Warum sind Phagen nicht auch in Mitteleuropa längst Usus? Immerhin spricht auf den ersten Blick viel für sie. Anders als bei Antibiotika gibt es keine Nebenwirkungen. Wirkt ein Präparat nicht mehr, lässt sich ein neues mixen. Auch bei Maicovski muss der Cocktail ab und zu angepasst werden. Die Phagentherapie ist damit eine hoch individualisierte und spezialisierte Medizin. Genau darin liege auch der Haken, sagt Hygieniker und Infektiologe Ojan Assadian: "Nicht jede theoretisch gute Lösung, erweist sich auch als praktisch relevant und umsetzbar." Zu groß sei der logistische und finanzielle Ressourcenaufwand, um Phagen routinemäßig zu verschreiben.

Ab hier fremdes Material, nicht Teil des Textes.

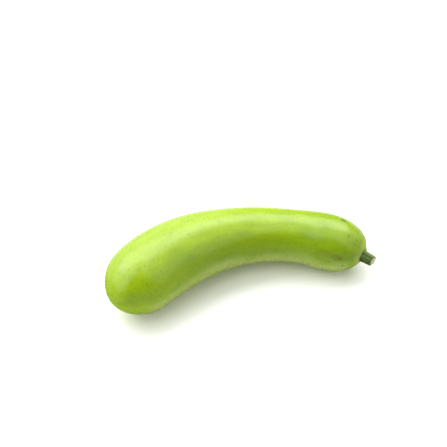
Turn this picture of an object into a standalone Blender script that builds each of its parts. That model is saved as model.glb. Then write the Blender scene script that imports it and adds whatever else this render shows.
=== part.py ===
"""Bottle gourd: one curved fruit with its short cut stem, lying on its side.

Run it with  blender --background --python part.py,  or from Blender's text editor.

Units are metres, +Z is up and the ground is z = 0. The fruit is a round body swept along a
curved centreline that starts at the blossom end, where the flower was, and runs to the stem
end. The centreline lies in one plane, which leans a little so that the thick blossom half and
the shoulder at the stem end both rest on the ground, as a gourd lies when it is put down.
"""

import math

import bmesh
import bpy
import numpy as np
from mathutils import Vector

# ---- Centreline ----------------------------------------------------------------------------
LENGTH = 0.288                  # along the centreline, blossom end to stem end
BLOSSOM_HEADING = 62.5          # degrees from +X at the blossom end, seen from above
# How hard the centreline bends to the right, in 1/m, at equal steps along it. A gourd that
# grows on the ground or over a support bends most where it is youngest, at the stem end.
BENDS = (2.7, 6.3, 5.6, 9.9)

# ---- Fruit ---------------------------------------------------------------------------------
# Radius at five places, as shares of the length: thick blossom half, waist, slight shoulder.
RADIUS_PLACES = (0.13, 0.30, 0.48, 0.65, 0.82)
RADII = (0.0352, 0.0361, 0.0318, 0.0279, 0.0287)
BLOSSOM_ROUND = 0.037           # how far the rounding of the blossom end reaches
BLOSSOM_POWER = 2.1             # 2 is an ellipse, more is blunter
STEM_ROUND = 0.052              # how far the rounding of the stem end reaches
STEM_POWER = 1.9
SCAR_RADIUS = 0.0028            # small flat scar that the flower left
SEAT_RADIUS = 0.0063            # flat seat that the stem grows from
REST_PLACES = (0.29, 0.86)      # the two bellies that rest on the ground
REST_SINK = 0.0006              # how much each belly is flattened by lying on it
FRUIT_RINGS = 46
FRUIT_SIDES = 36

# ---- Stem ----------------------------------------------------------------------------------
STEM_GAP = 0.0003               # clear space between the seat and the stem
STEM_LENGTH = 0.0128
STEM_PLACES = (0.0, 0.25, 0.55, 1.0)             # shares of the stem's length
STEM_RADII = (0.0062, 0.0057, 0.0055, 0.0051)    # flared foot, neck, neck, cut end
STEM_RINGS = 9
STEM_RIBS = 5
RIB_DEPTH = 0.11                # share of the radius
POINTS_PER_RIB = 8

# ---- Finish --------------------------------------------------------------------------------
SKIN_COLOUR = (0.40, 0.61, 0.05)
SKIN_ROUGHNESS = 0.40
STEM_COLOUR = (0.10, 0.15, 0.03)
STEM_ROUGHNESS = 0.70

PART_NAME = "bottle_gourd"
WELD = 0.00001
SHARP_ANGLE = 40.0              # degrees; edges bent more than this stay crisp
TABLE_STEPS = 2000              # fine steps for sums along the centreline


def clear_scene():
    """Remove every object that the opened file holds."""
    for item in list(bpy.data.objects):
        bpy.data.objects.remove(item, do_unlink=True)


def collection(name):
    """Return a new collection in the scene."""
    made = bpy.data.collections.new(name)
    bpy.context.scene.collection.children.link(made)
    return made


def material(name, colour, roughness):
    """Return a plain non-metal material."""
    made = bpy.data.materials.new(name)
    made.use_nodes = True
    shader = made.node_tree.nodes["Principled BSDF"]
    shader.inputs["Base Color"].default_value = (*colour, 1.0)
    shader.inputs["Roughness"].default_value = roughness
    shader.inputs["Metallic"].default_value = 0.0
    return made


def smooth_through(places, values, at):
    """Read, at some places, the smooth curve that passes through a few stated values."""
    return np.polyval(np.polyfit(places, values, len(places) - 1), at)


def end_rounding(distance, reach, power):
    """Return the share of the full radius at a distance from a rounded end."""
    inside = np.clip(1.0 - distance / reach, 0.0, 1.0)
    return (1.0 - inside ** power) ** (1.0 / power)


def fruit_radius(share):
    """Return the fruit's radius at a share of the centreline's length."""
    along = np.asarray(share) * LENGTH
    full = smooth_through(RADIUS_PLACES, RADII, share)
    blossom = end_rounding(along, BLOSSOM_ROUND, BLOSSOM_POWER)
    stem = end_rounding(LENGTH - along, STEM_ROUND, STEM_POWER)
    return full * blossom * stem


def place_of_radius(radius, at_stem_end):
    """Return the share of the length where one end has narrowed to a radius."""
    middle = 0.5
    end = 1.0 if at_stem_end else 0.0
    shares = np.linspace(middle, end, TABLE_STEPS)
    wide_enough = fruit_radius(shares) >= radius
    return shares[np.flatnonzero(wide_enough)[-1]]


class Centreline:
    """The curved line that the fruit grew along, from the blossom end to the stem end."""

    def __init__(self):
        self.shares = np.linspace(0.0, 1.0, TABLE_STEPS)
        bend = smooth_through(np.linspace(0.0, 1.0, len(BENDS)), BENDS, self.shares)
        step = LENGTH / (TABLE_STEPS - 1)
        turned = self.running_sum(bend) * step
        self.heading = math.radians(BLOSSOM_HEADING) - turned
        self.x = self.running_sum(np.cos(self.heading)) * step
        self.y = self.running_sum(np.sin(self.heading)) * step
        self.z = self.resting_height()

    @staticmethod
    def running_sum(values):
        """Return the sum of a table's steps so far, by the trapezium rule."""
        return np.concatenate(([0.0], np.cumsum((values[1:] + values[:-1]) / 2.0)))

    def resting_height(self):
        """Return the height of a leaning plane that sets both bellies on the ground."""
        first, second = REST_PLACES
        start = np.array([np.interp(first, self.shares, axis) for axis in (self.x, self.y)])
        end = np.array([np.interp(second, self.shares, axis) for axis in (self.x, self.y)])
        low, high = fruit_radius(first) - REST_SINK, fruit_radius(second) - REST_SINK
        run = end - start
        reach = ((self.x - start[0]) * run[0] + (self.y - start[1]) * run[1]) / run.dot(run)
        return low + reach * (high - low)

    def point(self, share):
        """Return the point at a share of the length."""
        return Vector([np.interp(share, self.shares, axis) for axis in (self.x, self.y, self.z)])

    def direction(self, share):
        """Return the unit direction towards the stem end at a share of the length."""
        near = 1.0 / TABLE_STEPS
        return (self.point(share) - self.point(share - near)).normalized()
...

Die Realität, mit der es umzugehen gilt: Das Problem ist gekommen, um zu bleiben. "Eine Antibiotikaresistenz entsteht schnell, aber es dauert Jahrzehnte, sie wieder wegzukommen",sagt Assadian. Bis dahin entstehen neue Resistenzen. Assadian glaubt: Genau diese langen Zeiträume machen politisches Handeln schwer. Dabei gilt: Prävention wäre effektiver und kostengünstiger als Reaktion.

"Wir müssen von dieser Reparaturmedizin weg."

Gerlinde Angerler, Leiterin Labcon Hygienekompetenzzentrum

Das weiß auch Gerlinde Angerler. Sie ist Teil des Arbeitskreises für Hygiene in Gesundheitseinrichtungen der Stadt Wien und leitet das Labcon Hygienekompetenzzentrum. "Wir müssen von dieser Reparaturmedizin weg", sagt sie. Ein Beispiel: Vor Eingriffen lässt sich mit entsprechenden desinfizierenden Mitteln das Infektionsrisiko der OP-Wunde deutlich reduzieren. Dafür müssten Patienten aber bereits einige Tage vor ihrer Operation damit beginnen. Weil es aber an zeitlichen und finanziellen Ressourcen fehle, wird diese Präventionsmethode selten eingesetzt, sagt Angerler: "Wenn ich heute aber zu einem Arzt gehe und einfordere, dass ich ein Antibiotikum bekomme, dann bekomme ich es meistens."Um das zu ändern, müsse die Gesundheitskompetenz der Bevölkerung gestärkt werden.

Maicovski hat sich trotz Hygienemaßnahmen infiziert. Heute ist sie 68 Jahre alt. "Im Herzen bin ich aber 38, auch wenn mein Körper sich lange wie 90 angefühlt hat", sagt sie und lacht. Ihre Lunge rasselt dabei leise. An Heilung glaubt Maicovski nicht mehr. Zu angeschlagen sei ihre Lunge mittlerweile. Aber: "Ich fühle mich jetzt wieder als Mensch. Ich kann wieder atmen."